▶
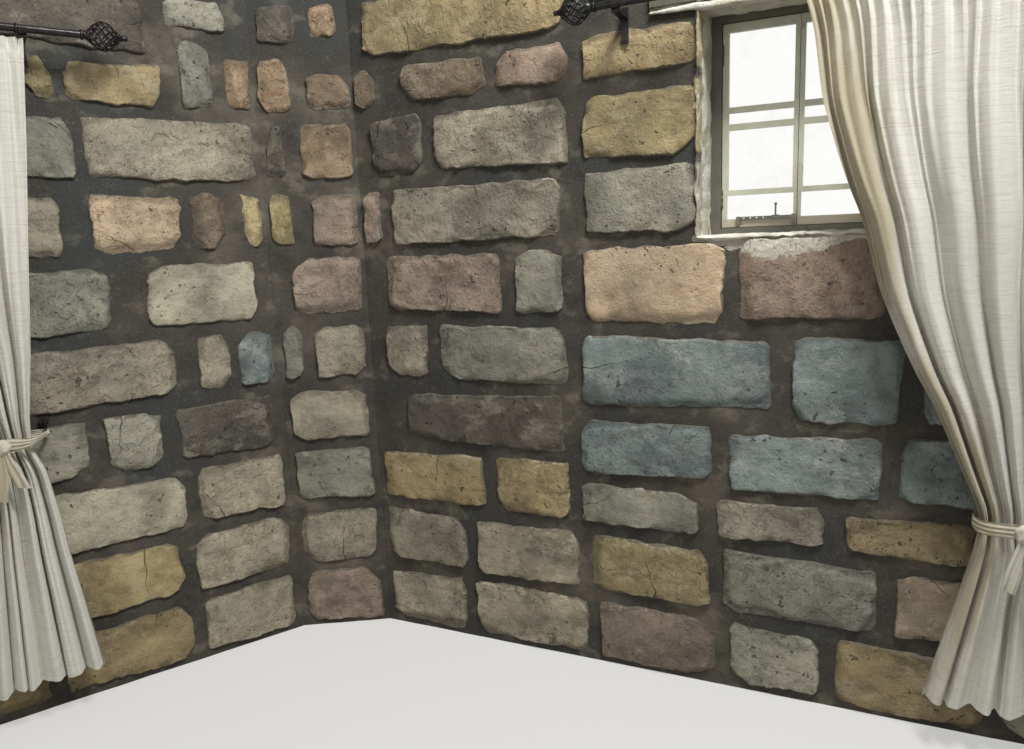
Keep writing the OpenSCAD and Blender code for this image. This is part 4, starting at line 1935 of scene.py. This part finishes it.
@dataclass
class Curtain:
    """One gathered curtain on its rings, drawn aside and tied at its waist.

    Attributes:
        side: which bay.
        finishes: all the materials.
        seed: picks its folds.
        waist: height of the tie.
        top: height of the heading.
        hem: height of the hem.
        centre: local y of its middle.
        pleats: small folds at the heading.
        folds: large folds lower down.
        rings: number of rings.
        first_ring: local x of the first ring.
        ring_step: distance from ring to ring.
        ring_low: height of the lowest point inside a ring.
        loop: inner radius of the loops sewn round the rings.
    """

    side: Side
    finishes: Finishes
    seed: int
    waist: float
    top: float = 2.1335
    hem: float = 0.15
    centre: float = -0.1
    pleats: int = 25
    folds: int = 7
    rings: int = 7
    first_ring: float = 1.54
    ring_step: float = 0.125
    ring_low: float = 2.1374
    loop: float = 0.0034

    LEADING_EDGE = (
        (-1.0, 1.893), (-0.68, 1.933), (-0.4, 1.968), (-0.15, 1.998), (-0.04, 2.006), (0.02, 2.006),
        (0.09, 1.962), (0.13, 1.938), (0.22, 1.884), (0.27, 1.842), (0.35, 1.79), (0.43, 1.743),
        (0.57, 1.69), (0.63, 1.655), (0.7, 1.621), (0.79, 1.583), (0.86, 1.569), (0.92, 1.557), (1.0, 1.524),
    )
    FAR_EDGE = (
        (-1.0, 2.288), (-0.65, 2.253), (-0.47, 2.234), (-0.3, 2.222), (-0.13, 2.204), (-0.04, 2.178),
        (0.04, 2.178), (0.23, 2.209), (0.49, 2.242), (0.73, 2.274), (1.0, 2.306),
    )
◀
Copy out the full material exactly as it appears.

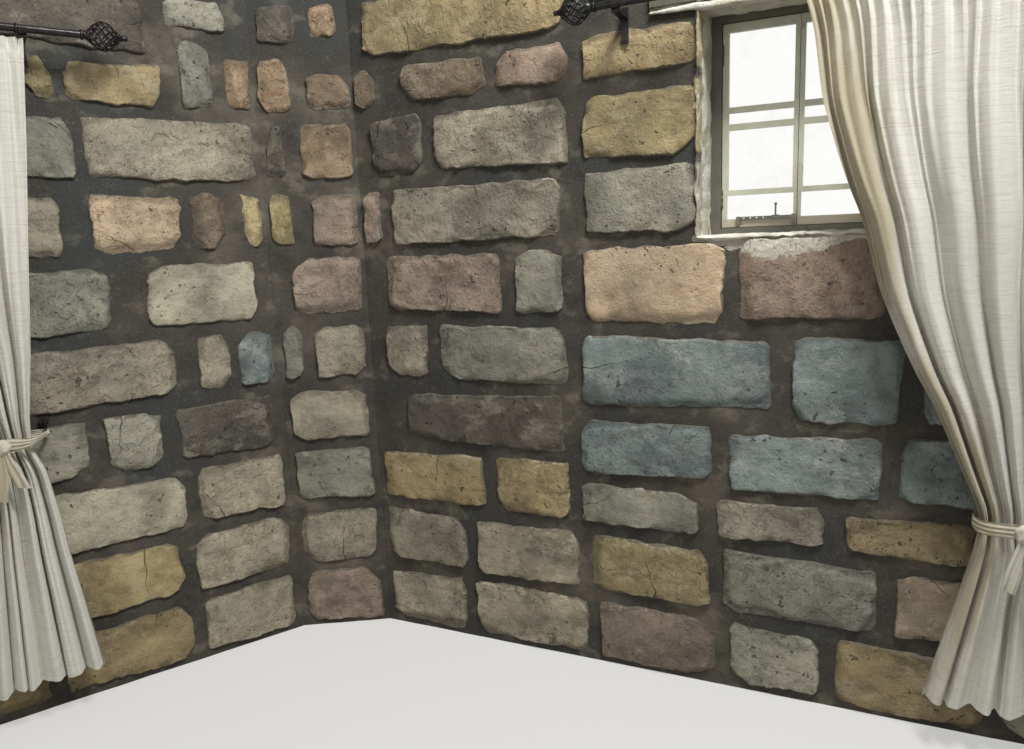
Keep writing the OpenSCAD and Blender code for this image. This is part 4, starting at line 1935 of scene.py. This part finishes it.
@dataclass
class Curtain:
    """One gathered curtain on its rings, drawn aside and tied at its waist.

    Attributes:
        side: which bay.
        finishes: all the materials.
        seed: picks its folds.
        waist: height of the tie.
        top: height of the heading.
        hem: height of the hem.
        centre: local y of its middle.
        pleats: small folds at the heading.
        folds: large folds lower down.
        rings: number of rings.
        first_ring: local x of the first ring.
        ring_step: distance from ring to ring.
        ring_low: height of the lowest point inside a ring.
        loop: inner radius of the loops sewn round the rings.
    """

    side: Side
    finishes: Finishes
    seed: int
    waist: float
    top: float = 2.1335
    hem: float = 0.15
    centre: float = -0.1
    pleats: int = 25
    folds: int = 7
    rings: int = 7
    first_ring: float = 1.54
    ring_step: float = 0.125
    ring_low: float = 2.1374
    loop: float = 0.0034

    LEADING_EDGE = (
        (-1.0, 1.893), (-0.68, 1.933), (-0.4, 1.968), (-0.15, 1.998), (-0.04, 2.006), (0.02, 2.006),
        (0.09, 1.962), (0.13, 1.938), (0.22, 1.884), (0.27, 1.842), (0.35, 1.79), (0.43, 1.743),
        (0.57, 1.69), (0.63, 1.655), (0.7, 1.621), (0.79, 1.583), (0.86, 1.569), (0.92, 1.557), (1.0, 1.524),
    )
    FAR_EDGE = (
        (-1.0, 2.288), (-0.65, 2.253), (-0.47, 2.234), (-0.3, 2.222), (-0.13, 2.204), (-0.04, 2.178),
        (0.04, 2.178), (0.23, 2.209), (0.49, 2.242), (0.73, 2.274), (1.0, 2.306),
    )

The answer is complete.